McCarthy does so with new training tools and by assigning a mentor to each new employee for those 90 days. That person, he said, “has daily contact with that employee, a special message on things that potentially cause big problems in construction—falls, getting caught between electrical hazards, things that have impact on worker safety and longevity with a peer-to-peer discussion,”
Perhaps a broader message on workplace training, executives say, is that even a well-honed message on methods and processes can be deceptively inadequate. The perspectives of outside consultants can shake an executive’s confidence that even a strategically updated training regimen could be overlooking obvious ways to
Once JE Dunn began digging into the effectiveness of its own training, Schafer said, various metrics showed that top-tier executives were well-versed in safety protocols. Further testing showed project managers close to those levels, but slightly behind. And additional rounds found that three workers in 10 simply hadn’t absorbed the message. “When only 70 percent of the work force said safety matters, we knew we had to do something,” Schafer said.

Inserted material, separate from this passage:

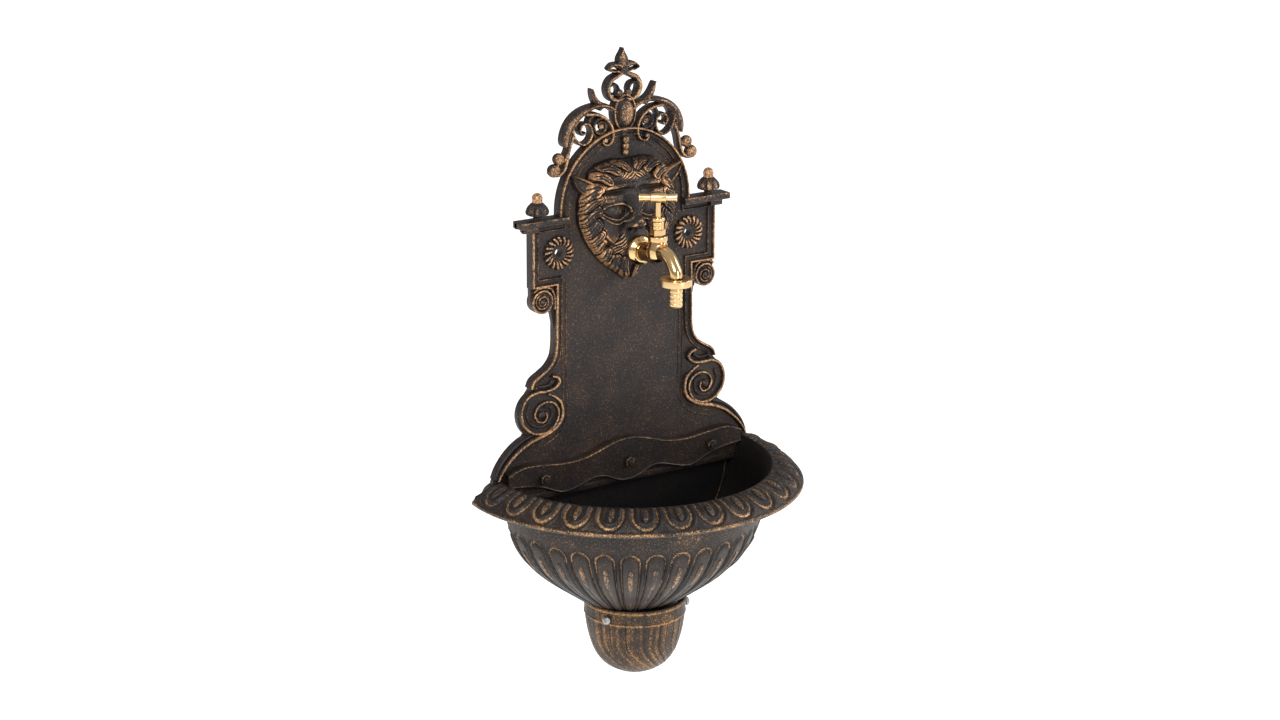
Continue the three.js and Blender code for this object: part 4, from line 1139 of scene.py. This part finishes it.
# bottom ring, cut flat at the wall, and drain spigot
lathe(bowl, rounded([(9, -276), (30, -276), (30, -270), (11, -270), (9, -271)], 0.6), seg=48, at=(0, -24),
      gold=0)
bowl.points[-1][:, 1] = np.minimum(bowl.points[-1][:, 1], 0)
lathe(bowl, [(9, -292), (16, -292), (16, -271), (9, -271)], seg=40, at=(0, -40), gold=0)
corner = through([(142.5, -122.5), (136, -139), (134, -150), (131, -164.5), (127, -178), (121, -192),
                  (111.5, -205.5), (92, -226), (71, -242), (45, -261), (25, -270.5)], 50)
half_wall = np.sqrt(np.maximum(corner[:, 0] ** 2 - AXIS_Y ** 2, 4)) + 2.6
wall_ring = [np.stack([sx * half_wall, np.full(50, y), corner[:, 1]], -1) for sx,
             y in ((-1, 0), (1, 0), (1, -7), (-1, -7))]
bowl.grid(np.stack(wall_ring, 1), SHADE)
bowl.build("basin_carved", BASIN_IRON, ["basin"], "fountain")

# %% [markdown]
# ### Wavy flange
# The back of the basin rises as a flat flange with a wavy upper and lower edge, and this is what
# the three bolts go through. It is one sheet between two curves with a thin gilded bead on both.

# %% Wavy flange
WAVE_TOP = [(0, -94.8), (10, -95.2), (22, -98), (35, -102), (46, -105.3), (57.5, -107.5), (70, -108.2),
            (83, -107.7), (95, -106.2), (105, -105.2), (115, -104.3),
            (125, -104.4), (135, -107), (144, -111)]
WAVE_LOW = [(0, -140.8), (7, -140.6), (15.7, -137.9), (24, -134), (31, -132), (41, -131.6), (57.4, -136),
            (64, -138), (74, -140), (83, -139.2), (92, -135.6), (101, -131.8),
            (112, -128.6), (125, -126.4), (144, -124.5)]


def band(heap, top, low, back, front, gold_edge=0.9):
    """A sheet between two wavy edges, with a raised bead along the edges."""
    x = np.linspace(-143.5, 143.5, 170)
    t2, l2 = through(top, 90), through(low, 90)
    zt, zl = np.interp(np.abs(x), t2[:, 0], t2[:, 1]), np.interp(np.abs(x), l2[:, 0], l2[:, 1])
    prof = [(0, back, 0), (0, front + 1.2, .3), (.5, front + .3, gold_edge), (1.4, front, gold_edge * .85),
            (2.2, front + .7, 0), (6, front + .9, -.1)]
    rows = [(zt - d, y, g) for d, y, g in prof] + [(zl + d, y, g * .55) for d, y, g in prof[::-1]]
    heap.grid(np.stack([np.stack([x, np.full(170, y), z], -1) for z, y, g in rows], 1),
              np.tile([g for z, y, g in rows], (170, 1)))


flange = Heap()
band(flange, WAVE_TOP, [(0, -142.5), (60, -142.5), (110, -142.5), (136, -142)], -8.4, -15, gold_edge=0.1)
band(flange, WAVE_TOP, WAVE_LOW, -12, -18.4, gold_edge=0.66)
# painted shade: this bar under the flange takes gold below zero, so it is painted blacker
box_shell(flange, -134, 134, -0.3, -15.2, -143, -136, gold=-0.3)
flange.build("basin_flange", BASIN_IRON, ["basin"], "fountain")

# %% [markdown]
# ### Eggs and drops
# Inside every loop on the rim lies an egg, and inside every tongue head a drop. Both follow the
# section of the basin, so one is made along that curve and the tree turns it about the bowl's axis.

# %% Eggs and drops
def on_section(heap, section, first, last, width, lift, gold):
    """A raised, rounded patch that follows a stretch of the basin's section at angle zero."""
    line = resample(section, 400)
    tang = np.gradient(line, axis=0)
    tang /= np.linalg.norm(tang, axis=1)[:, None]
    pick = np.linspace(first * 399, last * 399, 30)
    r, z = np.interp(pick, np.arange(400), line[:, 0]), np.interp(pick, np.arange(400), line[:, 1])
    nr, nz = -np.interp(pick, np.arange(400), tang[:, 1]), np.interp(pick, np.arange(400), tang[:, 0])
    s, q = np.linspace(0, 1, 30), np.linspace(0, 2 * np.pi, 16, endpoint=False)
    full = np.array([width(v) for v in s])
    side, up = full[:, None] * np.cos(q), (lift * np.minimum(1, full / full.max() + 0.1))[:, None] * np.sin(q)
    rr, zz = r[:, None] + nr[:, None] * up, z[:, None] + nz[:, None] * up
    heap.grid(np.stack([side, -rr, zz], -1), gold * np.clip(np.sin(q) + 0.15, 0, 1)[None,
            :] * np.ones((30, 1)))


egg = Heap()
on_section(egg, TOP[::-1], 0.12, 0.72, lambda s: 3.9 * math.sqrt(max(0.004, 1 - (2 * s ** 0.9 - 1) ** 2)),
           2.4, 0.6)
centre = (0.0, AXIS_Y * MM, 0.0)
repeated("rim_eggs", egg.loose("egg", BASIN_IRON), BASIN_IRON, ["basin"], "iron_basin", count=16,
         centre=centre,
         first_angle=math.radians(91.2), angle_step=-2 * math.pi / EGGS, wobble=0.004)
drop = Heap()
on_section(drop, BOWL[::-1], 0.225, 0.44, lambda s: 3.6 * math.sqrt(max(0.003,
        1 - abs(2 * s ** 0.6 - 1) ** 2.2)), 2.0, 0.66)
repeated("tongue_drops", drop.loose("drop", BASIN_IRON), BASIN_IRON, ["basin"], "iron_basin", count=17,
         centre=centre,
         first_angle=math.pi / 2, angle_step=-2 * math.pi / TONGUES, wobble=0.003)

# %% [markdown]
# ### Joint in the basin
# Where the bowl meets its flat back a bright, broken line runs down the corner. It is a row of very
# small beads, made by the same tree as the dotted lines.

# %% Joint in the basin
seam = [[(sx * px, -7.4, pz) for px, pz in through([(138.5, -123), (133.4, -139), (131, -150), (128, -164.5),
                                                    (123.5, -178), (117, -192)], 40)] for sx in (-1, 1)]
beaded("basin_joint", seam, BASIN_IRON, ["basin"], spacing=1.5, bead=0.65, gold=0.7)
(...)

In the end, driving the safety message is one that comes down to leadership, he said, and that’s one reasons the metrics have shown pronounced improvement at JE Dunn, driven by the leadership’s own safety mantra: “Everyone. Everywhere. All the time.”
When there’s an injury, on a McCarthy job site, Maitland said, “whoever the building owner is, whoever the sub is—it’s not them, it’s McCarthy. We take responsibility for that, and we train to make sure we don’t have those situations. We tell them in orientation, they are vital to our work, and we want them to be partners. They’re jumping into something new, but we can get them there—safely.”